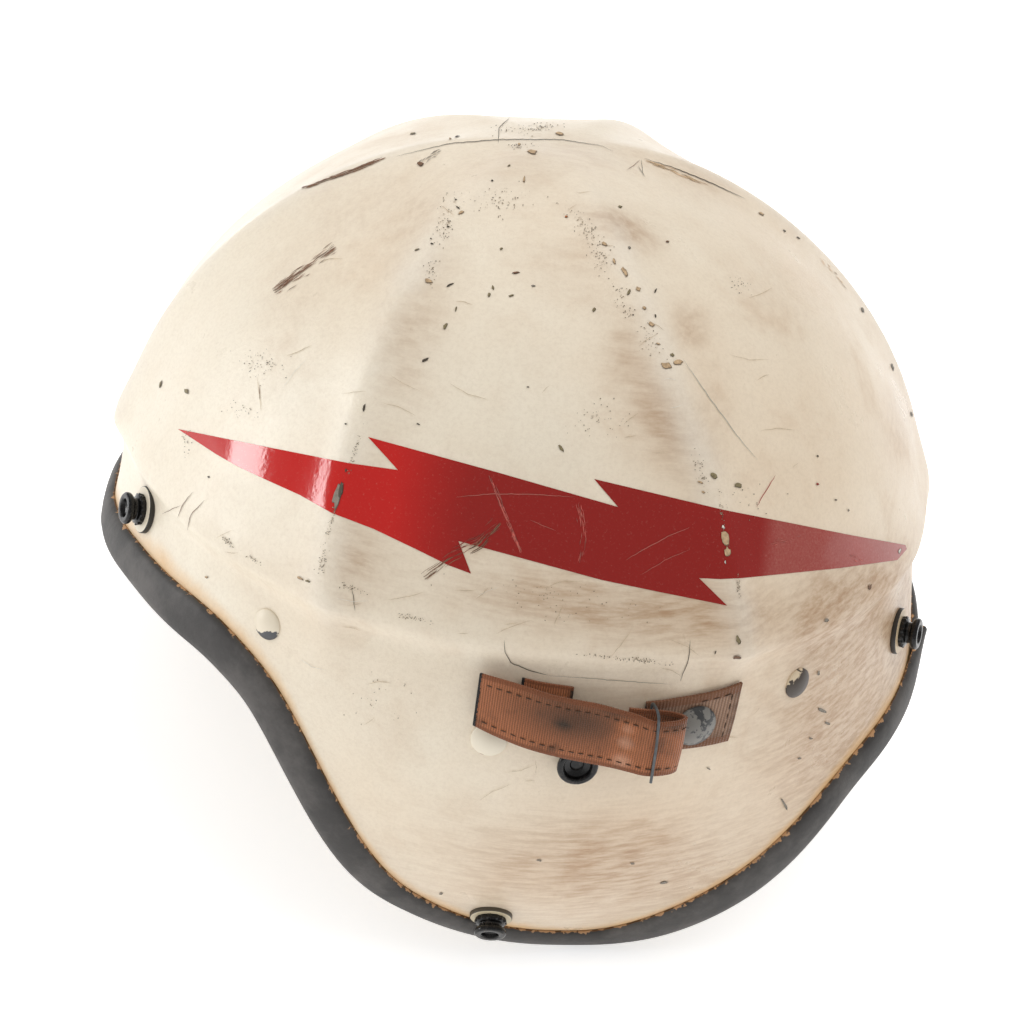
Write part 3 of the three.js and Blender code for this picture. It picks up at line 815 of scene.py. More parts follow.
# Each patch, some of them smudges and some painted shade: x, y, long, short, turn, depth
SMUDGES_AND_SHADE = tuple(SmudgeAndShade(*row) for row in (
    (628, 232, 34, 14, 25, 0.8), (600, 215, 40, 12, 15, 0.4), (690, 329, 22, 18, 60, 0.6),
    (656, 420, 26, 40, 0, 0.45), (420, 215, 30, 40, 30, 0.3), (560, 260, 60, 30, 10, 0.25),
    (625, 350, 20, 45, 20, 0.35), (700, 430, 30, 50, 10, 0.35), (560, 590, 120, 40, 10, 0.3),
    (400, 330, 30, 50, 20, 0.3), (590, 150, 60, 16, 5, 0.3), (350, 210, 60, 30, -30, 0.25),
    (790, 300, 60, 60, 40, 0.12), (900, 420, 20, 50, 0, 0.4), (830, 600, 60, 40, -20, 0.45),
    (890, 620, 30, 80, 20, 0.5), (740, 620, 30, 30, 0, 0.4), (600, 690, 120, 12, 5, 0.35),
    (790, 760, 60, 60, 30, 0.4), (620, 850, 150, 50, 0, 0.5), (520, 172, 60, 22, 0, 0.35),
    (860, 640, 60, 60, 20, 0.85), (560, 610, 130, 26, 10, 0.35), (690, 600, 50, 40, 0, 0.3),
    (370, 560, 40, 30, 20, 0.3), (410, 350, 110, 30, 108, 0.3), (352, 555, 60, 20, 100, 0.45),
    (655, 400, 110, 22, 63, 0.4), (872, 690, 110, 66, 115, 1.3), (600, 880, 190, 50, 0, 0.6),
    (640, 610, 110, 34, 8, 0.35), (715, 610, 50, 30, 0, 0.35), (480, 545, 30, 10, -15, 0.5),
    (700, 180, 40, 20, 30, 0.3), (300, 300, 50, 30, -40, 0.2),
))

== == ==

## PROBLEM REQUIREMENTS
Nothing should be left out: repeat all of the data exactly.

## TASK RESPONSE
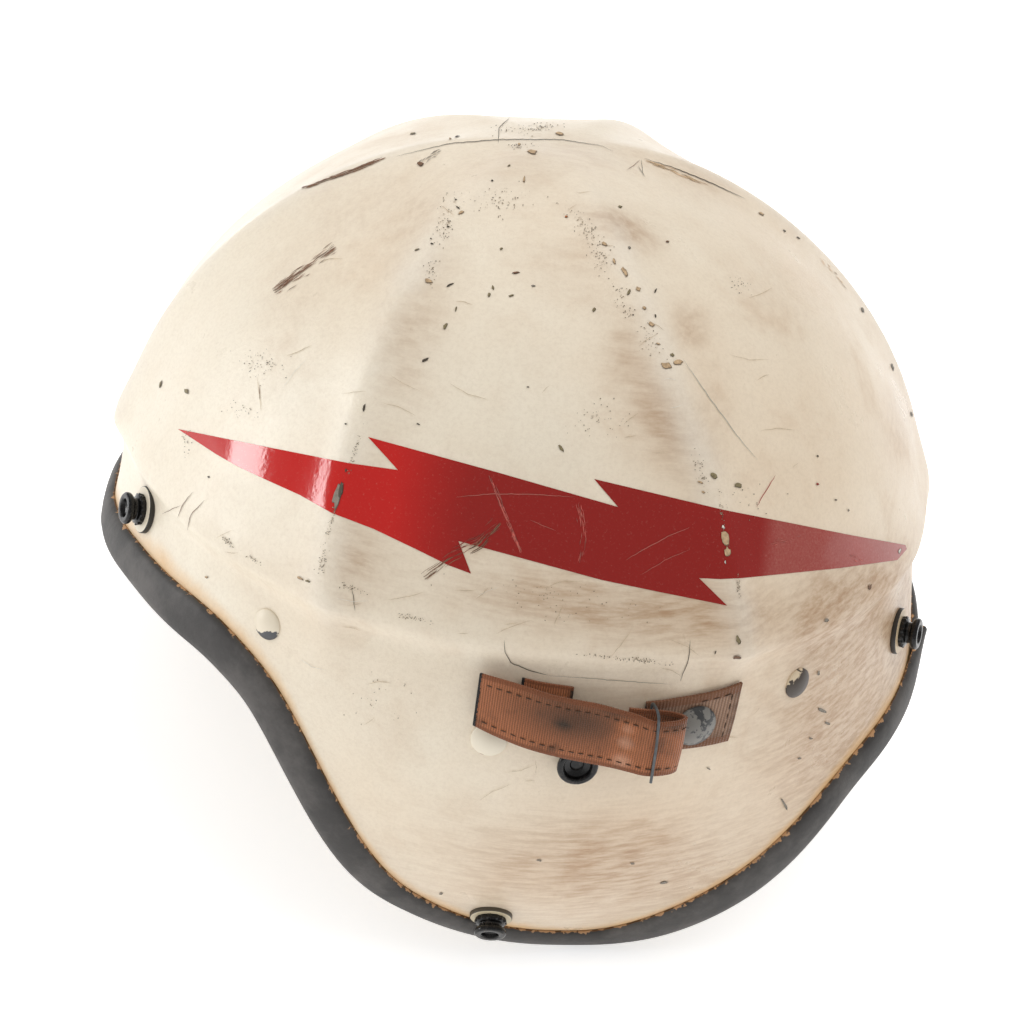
Write part 3 of the three.js and Blender code for this picture. It picks up at line 815 of scene.py. More parts follow.
# Each patch, some of them smudges and some painted shade: x, y, long, short, turn, depth
SMUDGES_AND_SHADE = tuple(SmudgeAndShade(*row) for row in (
    (628, 232, 34, 14, 25, 0.8), (600, 215, 40, 12, 15, 0.4), (690, 329, 22, 18, 60, 0.6),
    (656, 420, 26, 40, 0, 0.45), (420, 215, 30, 40, 30, 0.3), (560, 260, 60, 30, 10, 0.25),
    (625, 350, 20, 45, 20, 0.35), (700, 430, 30, 50, 10, 0.35), (560, 590, 120, 40, 10, 0.3),
    (400, 330, 30, 50, 20, 0.3), (590, 150, 60, 16, 5, 0.3), (350, 210, 60, 30, -30, 0.25),
    (790, 300, 60, 60, 40, 0.12), (900, 420, 20, 50, 0, 0.4), (830, 600, 60, 40, -20, 0.45),
    (890, 620, 30, 80, 20, 0.5), (740, 620, 30, 30, 0, 0.4), (600, 690, 120, 12, 5, 0.35),
    (790, 760, 60, 60, 30, 0.4), (620, 850, 150, 50, 0, 0.5), (520, 172, 60, 22, 0, 0.35),
    (860, 640, 60, 60, 20, 0.85), (560, 610, 130, 26, 10, 0.35), (690, 600, 50, 40, 0, 0.3),
    (370, 560, 40, 30, 20, 0.3), (410, 350, 110, 30, 108, 0.3), (352, 555, 60, 20, 100, 0.45),
    (655, 400, 110, 22, 63, 0.4), (872, 690, 110, 66, 115, 1.3), (600, 880, 190, 50, 0, 0.6),
    (640, 610, 110, 34, 8, 0.35), (715, 610, 50, 30, 0, 0.35), (480, 545, 30, 10, -15, 0.5),
    (700, 180, 40, 20, 30, 0.3), (300, 300, 50, 30, -40, 0.2),
))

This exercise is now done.